Reputation: 61
I'm trying to learn ARM Assembly and there are a couple of lines in my computer-generated .s file that are confusing me, primarily, this block:
.L6:
.word .LC0-(.LPIC8+4)
.word .LC1-(.LPIC10+4
.word .LC0-(.LPIC11+4)
and how it relates to this block:
.LCFI0:
ldr r3, .L6
.LPIC8:
add r3, pc
My best guess tells me that this is loading the memory address of (the beginning of) my ascii string into r3, but I'm confused how this is happening exactly. .LC0-(.LPIC8+4) is the difference between where the add r3, pc is called and where the string is located. Adding pc to that difference should end back up at the string, but why not just directly call
ldr r3, .LC0
instead of having these .word things and this awkward and ldr/add pair? Is this the only or best way for the compiler to handle this, or is it just the result of some generic algorithm the compiler uses to produce code like this?
Also, what is
@ sp needed for prologue
It sounds like a reminder for the compiler to add the stack pointer handling to the prologue. But I feel like that should have already happened and that's not where the prologue is..
Below is most of the assembly code with my hopefully correct comments (there's some debugging stuff at the end, but it's too long to include.
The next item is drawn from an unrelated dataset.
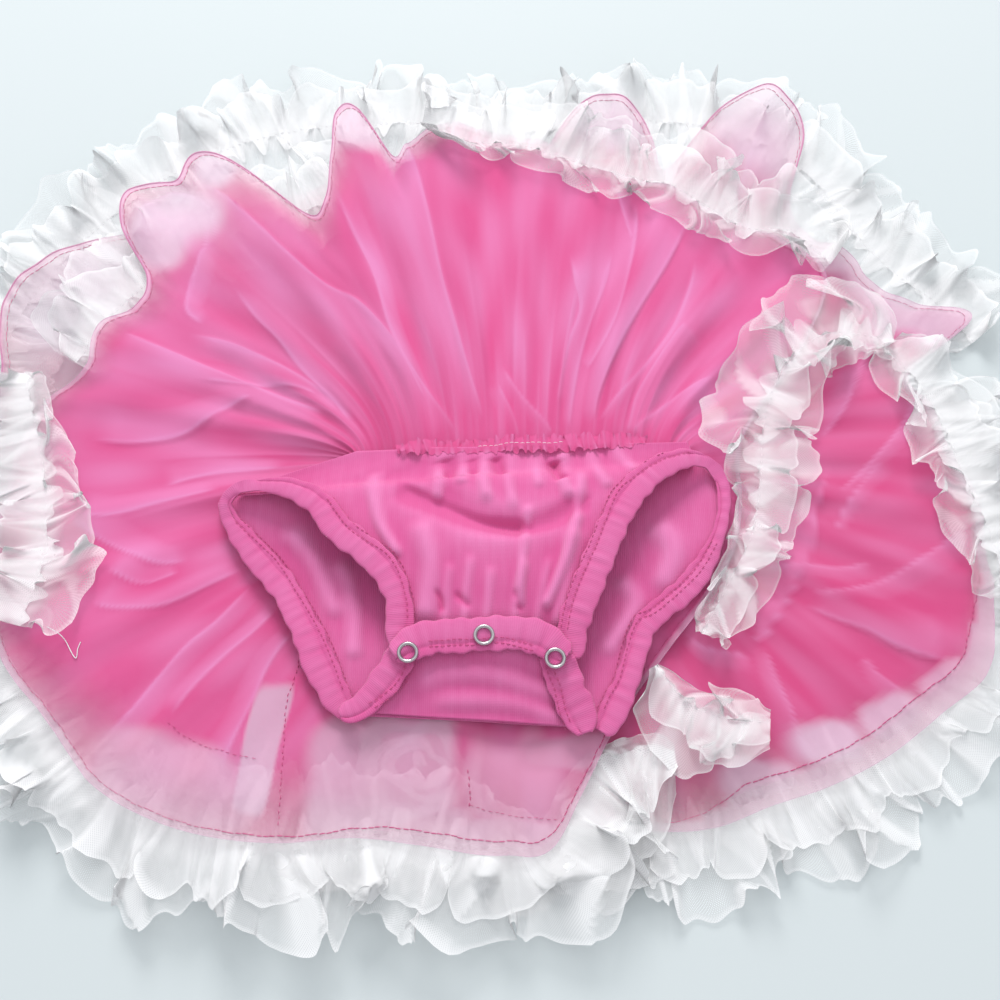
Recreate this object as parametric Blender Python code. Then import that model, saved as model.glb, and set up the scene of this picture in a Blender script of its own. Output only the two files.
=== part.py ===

Any help that anyone could provide would be much appreciated!
.arch armv5te
.fpu softvfp
.eabi_attribute 20, 1
.eabi_attribute 21, 1
.eabi_attribute 23, 3
.eabi_attribute 24, 1
.eabi_attribute 25, 1
.eabi_attribute 26, 2
.eabi_attribute 30, 2
.eabi_attribute 18, 4
.code 16
.file "helloneon.c"
.section .debug_abbrev,"",%progbits
.Ldebug_abbrev0:
.section .debug_info,"",%progbits
.Ldebug_info0:
.section .debug_line,"",%progbits
.Ldebug_line0:
.text
.Ltext0:
.section .text.main,"ax",%progbits
.align 2
.global main
.code 16
.thumb_func
.type main, %function
main:
.fnstart
.LFB4:
.file 1 "jni/helloneon.c"
.loc 1 4 0
.save {r4, lr}
push {r4, lr}
.LCFI0:
.loc 1 4 0
ldr r3, .L6 ; r3 = char* hello, first position
.LPIC8:
add r3, pc ; pc = program counter, r3 += pc?
.loc 1 3 0
mov r1, r3 ; r1 = r3
add r1, r1, #127 ; r1 += 127
.L2:
.loc 1 10 0 ; r2 = holding an item in char* hello. r3 = pointer to location in hello
ldrb r2, [r3] ; r2 = r3 load next char
sub r2, r2, #32 ; r2 -=32 subtract 32 to char in register
strb r2, [r3] ; r3 = r2 put uppercase char
add r3, r3, #1 ; r3 += 1
.loc 1 8 0
cmp r3, r1 ; compare r3, r1
bne .L2 ; if not equal, goto L2
.loc 1 13 0
ldr r0, .L6+4 ; r0 =
ldr r1, .L6+8 ; r1 =
.loc 1 16 0
@ sp needed for prologue
.loc 1 13 0
.LPIC10:
add r0, pc ; r0 += pc
.LPIC11:
add r1, pc ; r1 += pc
bl printf ; goto printf
.loc 1 16 0
mov r0, #0 ; r0 = 0
pop {r4, pc} ; epilogue
.L7:
.align 2
.L6:
.word .LC0-(.LPIC8+4) ;
.word .LC1-(.LPIC10+4) ;
.word .LC0-(.LPIC11+4) ;
.LFE4:
.fnend
.size main, .-main
.section .rodata.str1.4,"aMS",%progbits,1
.align 2
.LC0:
.ascii "helloworldthisismytestprogramtoconvertlowcharstobig"
.ascii "charsiamtestingneonandineedaninputofonehundredandtw"
.ascii "entyeightcharactersinleng\000"
.LC1:
.ascii "%s\000"
.section .debug_frame,"",%progbits
.Lframe0:
.4byte .LECIE0-.LSCIE0
.LSCIE0:
.4byte 0xffffffff
.byte 0x1
.ascii "\000"
.uleb128 0x1
.sleb128 -4
.byte 0xe
.byte 0xc
.uleb128 0xd
.uleb128 0x0
.align 2
and here's the c code:
#include <stdio.h>
int main()
{
char* hello = "helloworldthisismytestprogramtoconvertlowcharstobigcharsiamtestingneonandineedaninputofonehundredandtwentyeightcharactersinleng"; // len = 127 + \0
int i, size = 127;
for (i = 0; i < size; i++)
{
hello[i] -= 32;
}
printf("%s", hello);
return 0;
}
Upvotes: 4
Views: 4941
Reputation: 58467
ldr r3, .L6
is a pseudo-instruction. What it actually translates to is something like ldr r3,[pc, #offset]
, where offset
is the distance in memory between the LDR instruction and the location of the value it's trying to load.
The fixed-width instructions of ARM processors means that you only have so many bits to spend on offsets in LDR/STR instructions, which in turn means that values loaded through PC-relative loads must be stored fairly close to the corresponding load instructions.
.LC0
is in a completely different section than .LPIC8
, and therefore most likely is out of range for a PC-relative load.
Some ARM assemblers provide an .LTORG directive that can be used to scatter "pools" of literals across the same section as the code. For example, this:
LDR r3,=.LC0 ; note the '='
....
.LTORG
Would in such an assembler translate into something like this:
LDR r3,[pc,#offset_to_LC0Value]
....
LC0Value: .word .LC0
In the assembly code shown in the question it's not just the loads that are PC-relative; the values that are being loaded are also PC-relative. The reason for that is to get Position Independent Code. If absolute addresses were being loaded and then used, the code would fail unless it was executed from a specific virtual address. Accessing all relevant data through addresses relative to the current PC allows you to break that dependency.
Upvotes: 3